Abstract

All-inorganic perovskite cesium lead bromide (CsPbBr3) quantum dots (QDs) have been used as charge storage centers in floating-gate transistors. In this work, CsPbBr3 QDs are integrated into thin film transistors to create transistor-based memory. Unlike the floating-gate transistors previously reported, the CsPbBr3 QDs are placed between the dielectric and semiconductor layer, leading to direct contact with the semiconductor layer. Characterization of the device performance reveals that the CsPbBr3 QDs exhibit a strong tendency to store holes instead of electrons.
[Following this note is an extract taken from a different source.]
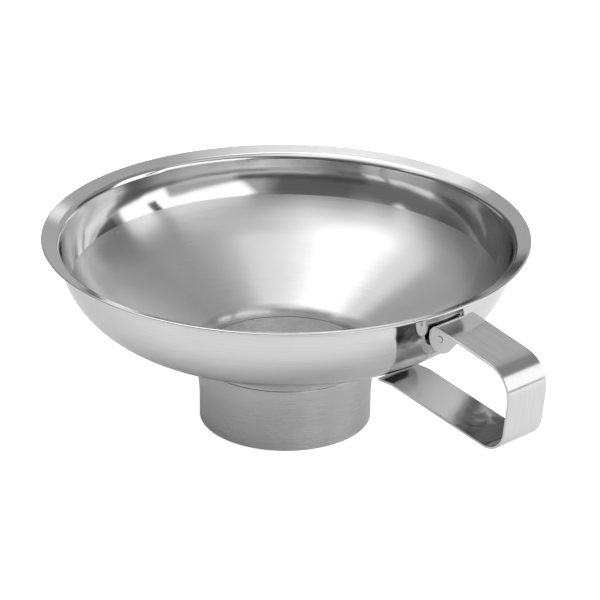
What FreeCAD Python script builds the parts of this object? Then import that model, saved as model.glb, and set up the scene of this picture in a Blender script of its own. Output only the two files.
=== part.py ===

Analysis unravels that this property possibly comes from the junction formed between the CsPbBr3 QDs and the transistor’s semiconductor layer, which can facilitate hole injection from the semiconductor layer to the QDs under a negative gate bias, as well as the storage of the injected holes in the QDs. Devices using an organic semiconductor (P3HT) or two-dimensional material (graphene) consistently verify this speculation. Benefiting from the hole storage ability of the CsPbBr3 QDs, these devices show a benign non-volatile memory feature. As transistor-based memories, these devices can be programmed by electricity and erased by electricity or light illumination, rendering them as capable of optoelectronic memory application. This work offers an alternative approach for novel transistor-based optoelectronic memory.